Editorial GA v7 n1 2004

 

Editorial
Regina Fernandes
Licenciada em Letras, UFBA.
Especialista em Pesquisa Educacional, UNESCO/INEP/USP.
Integrante do PGP/LIDERE.


Platão em seu livro "A república" na parte em que se refere à educação, chama a infância, período compreendido entre 0 a 7 anos, de a "Idade dos Contos" e afirma que, a educação, nessa faixa etária, deve acontecer através dos contos.

A proposta de trabalhar as virtudes através dos contos infantis é uma prática natural e louvável; por meio dela podemos desenvolver nas crianças as suas melhores qualidades, tomando como exemplo as das dos heróis, sempre presentes na trama. A lição dos contos é necessariamente clara num mundo onde as injustiças sociais e as diferenças econômicas são flagrantes: o gosto da criança pela leitura, desde cedo, promove a capacidade de ela transitar entre as várias linguagens que lhe vão permitir interpretar o mundo e os seres humanos em um desejo contínuo de aprender e inventar. Inventar sempre. "O homem inventou a roda para ir mais longe, construiu casa que o abriga e a roupa que o protege do sol e do frio", por que não defender a escola uma educação que motive a atuação do aluno na sua criação, na sua expressão, na vivência em grupo, garantindo-lhe sucesso e presença mais viva na sala de aula e permanência na escola? Como? Há um esforço quantitativo para pôr gente na escola. Não há o mesmo esforço para dotar de conteúdo a ação pedagógica e humana das escolas. Ao lado disso, nas casas dos ricos, dos remediados e dos pobres desapareceu a mesa da sala de jantar. Centro de formação moral e psicológica da criança. Nessa mesa eram desenvolvidos valores da sensibilidade, do gosto, da amizade, da solidariedade, do patriotismo. Uma nação só é capaz de se firmar a partir de uma sociedade com um mínimo de exigência ética e moral. E não havendo essas exigências a sociedade continuará de mais a mais se distanciando dos seus ideais, da ética e dos valores civis da república.
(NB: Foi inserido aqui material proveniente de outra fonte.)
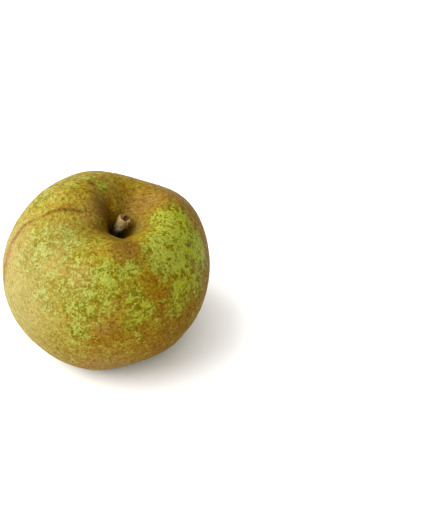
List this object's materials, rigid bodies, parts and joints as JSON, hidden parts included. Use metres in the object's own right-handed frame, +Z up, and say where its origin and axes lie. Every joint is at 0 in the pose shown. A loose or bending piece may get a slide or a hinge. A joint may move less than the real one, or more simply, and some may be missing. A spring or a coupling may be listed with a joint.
{
  "type": "reinette apple",
  "caption": "Whole squat russet apple with a low ribbed crown, a tight stalk cavity, a short knobbed stalk and a dried eye, resting on its crown.",
  "frame": {"origin": "the middle of the apple's footprint on the surface that it rests on: z = 0 is the level of the flat feet under the crown's lobes", "axes": "+Z up, from the crown that it stands on towards the stalk; -Y is the side that the stalk leans to, the front; +X is on the right of someone who looks at the front"},
  "size_m": [0.0752, 0.0782, 0.066],
  "materials": {
    "russet_skin": "dry russet skin, golden tan to olive brown, with yellow-green patches, specks and pale dots, soft and nearly matte",
    "stalk_bark": "grey-brown bark, rough, with a pale rim round a dark scar",
    "dried_eye": "dried sepals, dark brown, matte"
  },
  "bodies": {
    "root": {"fruit": "russet_skin", "stalk": "stalk_bark", "eye": "dried_eye"}
  },
  "joints": []
}
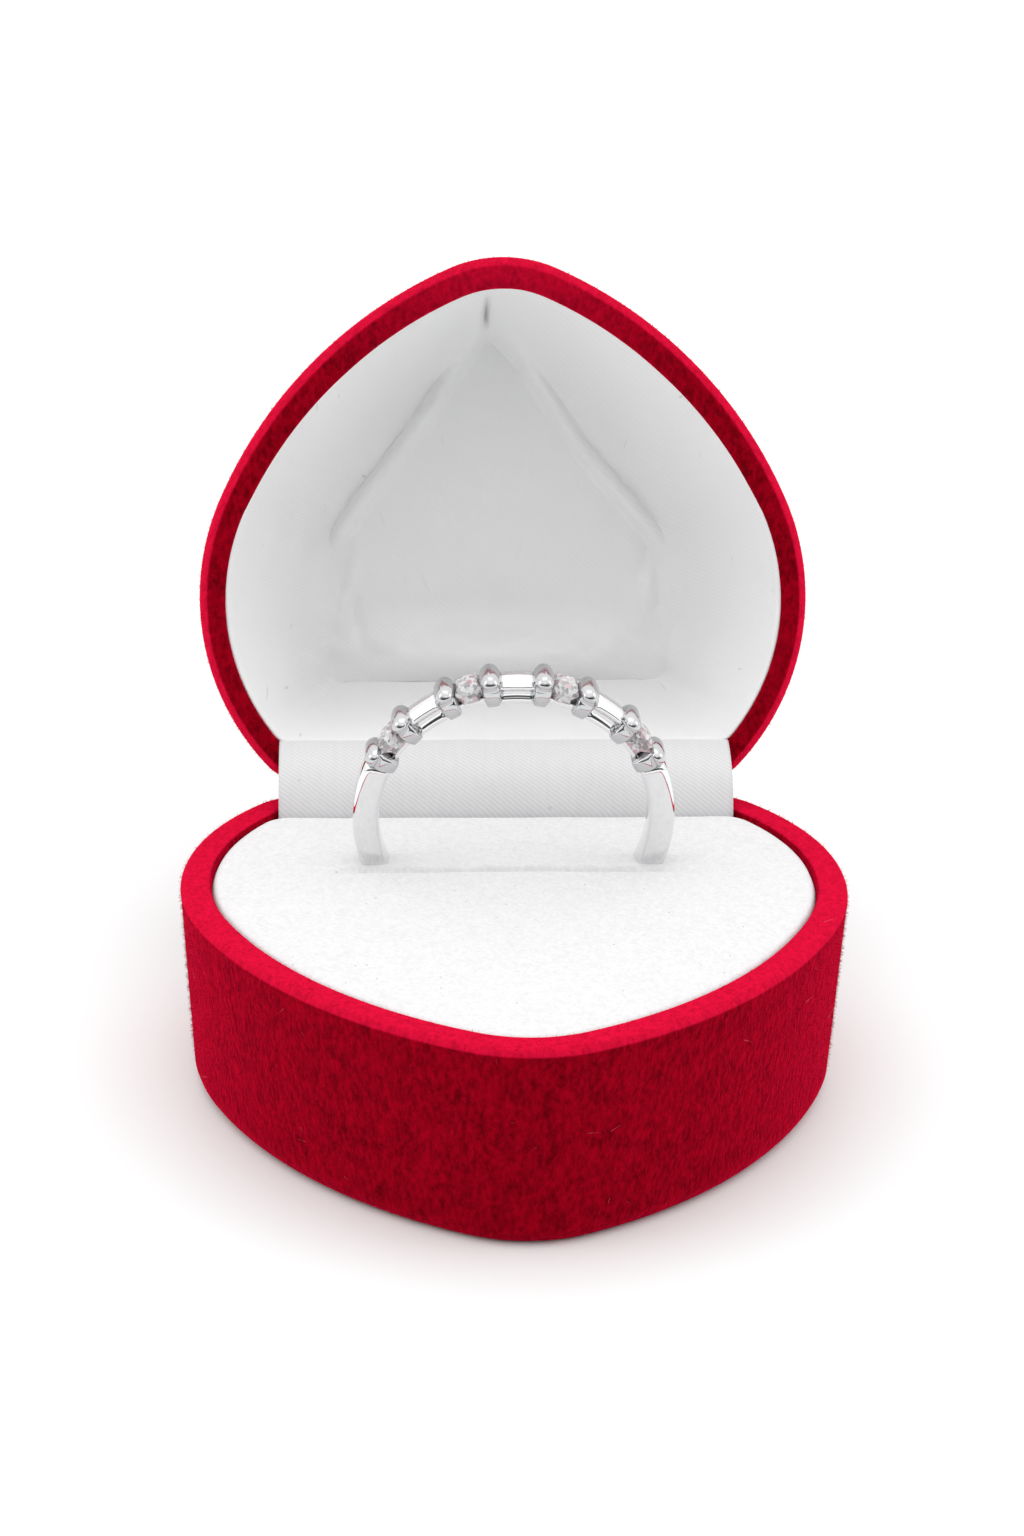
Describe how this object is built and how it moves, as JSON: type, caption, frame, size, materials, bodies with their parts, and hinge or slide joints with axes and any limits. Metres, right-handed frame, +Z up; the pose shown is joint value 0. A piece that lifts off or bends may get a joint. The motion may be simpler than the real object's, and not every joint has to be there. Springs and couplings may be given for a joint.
{
  "type": "jewelry gift box",
  "caption": "Heart-shaped flocked ring box with a spring hinge, satin-lined lid and a slotted white pad that holds a bar-set band ring.",
  "frame": {"origin": "on the underside of the base, on the centre line, midway between the front tip and the flat back", "axes": "+Z up; -Y towards the tip of the heart, which is the front; +X to the right; the hinge runs along X at the back"},
  "size_m": [0.045, 0.0679, 0.0505],
  "materials": {
    "red_flock": "short-pile flocked velvet, deep crimson",
    "shell_plastic": "injection-moulded, dull",
    "bottom_paper": "flocked paper sheet glued flat",
    "card": "grey-white board",
    "foam": "open-cell foam",
    "wadding": "thin polyester wadding",
    "white_velvet": "short-pile white velveteen",
    "white_satin": "white satin, fine twill",
    "hinge_steel": "stamped, bright",
    "tack_steel": "bright",
    "spring_steel": "blued spring strip",
    "white_gold": "high polish",
    "clear_stone": "clear, square cut"
  },
  "bodies": {
    "base": {"base_shell": "shell_plastic", "base_velvet_skin": "red_flock", "bottom_sheet": "bottom_paper", "pad_card": "card", "foam_core": "foam", "pad_velvet_cover": "white_velvet", "lower_hinge_leaf": "hinge_steel", "lower_leaf_tacks": "tack_steel", "hinge_pin": "tack_steel", "snap_spring": "spring_steel", "snap_spring_rivet": "tack_steel", "satin_gusset": "white_satin", "ring_shank": "white_gold", "ring_bar_1": "white_gold", "ring_bar_2": "white_gold", "ring_bar_3": "white_gold", "ring_bar_4": "white_gold", "ring_bar_5": "white_gold", "ring_bar_6": "white_gold", "ring_bar_7": "white_gold", "ring_bar_8": "white_gold", "ring_stone_1": "clear_stone", "ring_stone_2": "clear_stone", "ring_stone_3": "clear_stone", "ring_stone_4": "clear_stone", "ring_link_1": "white_gold", "ring_link_2": "white_gold", "ring_link_3": "white_gold"},
    "lid": {"lid_shell": "shell_plastic", "lid_velvet_skin": "red_flock", "upper_hinge_leaf": "hinge_steel", "upper_leaf_tacks": "tack_steel", "satin_lining": "white_satin", "lid_wadding": "wadding", "lid_lining_card": "card"}
  },
  "joints": [
    {"name": "lid_hinge", "type": "hinge", "parent": "base", "child": "lid", "pos_m": [0, 0.01955, 0.01427], "axis": [1, 0, 0], "range_deg": [0, 109], "deforming": ["satin_gusset", "snap_spring"]}
  ]
}
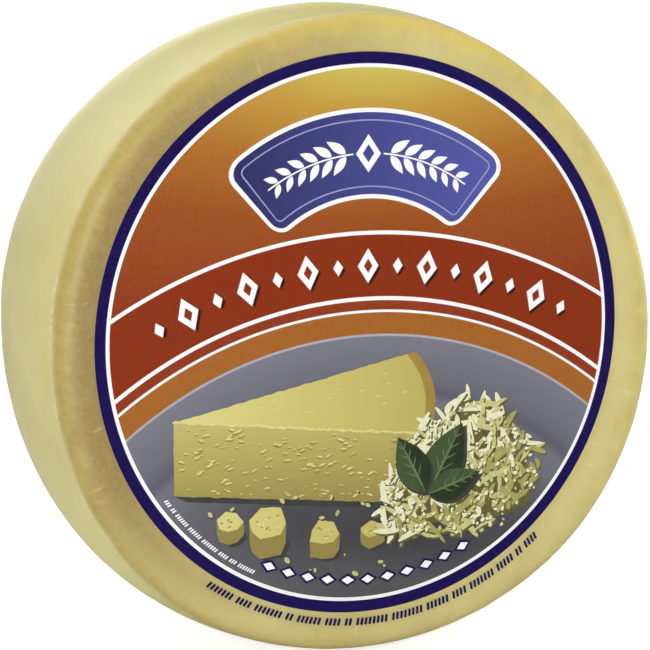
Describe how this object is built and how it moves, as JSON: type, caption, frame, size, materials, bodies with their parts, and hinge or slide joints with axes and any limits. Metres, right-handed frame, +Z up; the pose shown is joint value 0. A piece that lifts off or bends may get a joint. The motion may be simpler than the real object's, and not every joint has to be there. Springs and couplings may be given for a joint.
{
  "type": "parmesan cheese wheel",
  "caption": "Whole round parmesan wheel in skin-tight clear film, with a round printed label on its dished front face, standing on its rim.",
  "frame": {"origin": "middle of the footprint, on the surface that the wheel stands on", "axes": "+Z up; the wheel's axis lies along Y and the label faces -Y; +X is to the right of a viewer who faces the label"},
  "size_m": [0.2508, 0.091, 0.2472],
  "materials": {
    "film_wrapped_cheese": "satin pale yellow cheese under clear shrink film",
    "printed_label": "glossy printed film in orange, grey, blue and pale yellow"
  },
  "bodies": {
    "root": {"cheese_wheel": "film_wrapped_cheese", "face_label": "printed_label"}
  },
  "joints": []
}
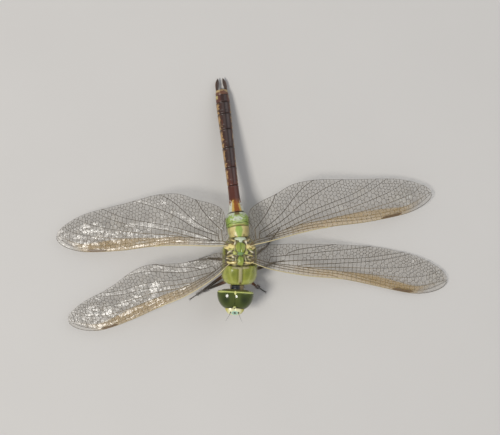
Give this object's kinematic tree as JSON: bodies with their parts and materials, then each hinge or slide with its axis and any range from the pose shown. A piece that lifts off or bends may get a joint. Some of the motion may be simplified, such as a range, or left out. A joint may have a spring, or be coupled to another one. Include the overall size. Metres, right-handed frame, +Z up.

Hoje não há mais mesa na sala de jantar onde se praticava também o contar e o ouvir histórias, atividades fascinantes e prazerosas da mente humana. Não há escola com definição de uma política pedagógica que seduza o aluno com projetos contendo valores imprescindíveis para o seu trilhar pela vida de real cidadão.

Segundo Dewey, a educação é um processo de vida e não a preparação para a vida futura; e a escola deve representar a vida presente tão real e vital para o aluno como a que ele vive em casa e na comunidade. Faz-se necessário a mudança de postura pedagógica fundamentada na concepção de que a aprendizagem só acontecerá se houver situações significativas para o aluno, fazendo-o ativo, participativo, reflexivo. E o trabalho com projetos propicia a freqüente execução de tarefas por todos os alunos, tornando-os ativos, participativos, reflexivos, também atores do projeto político pedagógico. O professor, portanto, passa a ser mais ainda mais importante na seleção das informações essenciais. Assim, acontecendo surgirá a etapa da sensibi-lização, de motivação e naturalmente cada aluno contribuirá, mesmo de forma embrionária, com a sua parte na organização e na elaboração de um trabalho pedagógico de significado e protagonizado também pela comunidade, o que será uma demonstração de autonomia escolar.

A boa escola será aquela que submeter seus alunos à maior quantidade possível de experimentações e pesquisas, nas quais o professor desempenhe o papel de facili-tador, saindo da passividade tão comum na escola tradicional para uma educação prática interdisciplinar com interligação das várias ciências particulares, visando uma transformação da realidade; esqueceríamos, com o exercício da gestão democrática e autônoma, os resquícios do governo centralizador d. Pedro I ainda tão presentes na "educação de nível elementar" das nossas escolas conforme ressalta, nesta revista, a professora Antonietta d'Aguiar Nunes.

A transição qualitativa que o país precisa fazer, é sabido, encontra obstáculos difíceis. O despreparo do professor é um deles. Quase a metade (46,7%) dos docentes da rede pública só tem nível médio. Os salários da carreira são de R$320,00 mensais em média. Num contexto de carência de recursos como o atual, será muito difícil melhorar rapidamente esse quadro, mas deixar de agir agora, para que o país dê o salto qualitativo de que tanto necessita, significa condenar as crianças de hoje ao emprego precário de amanhã ou ao desemprego.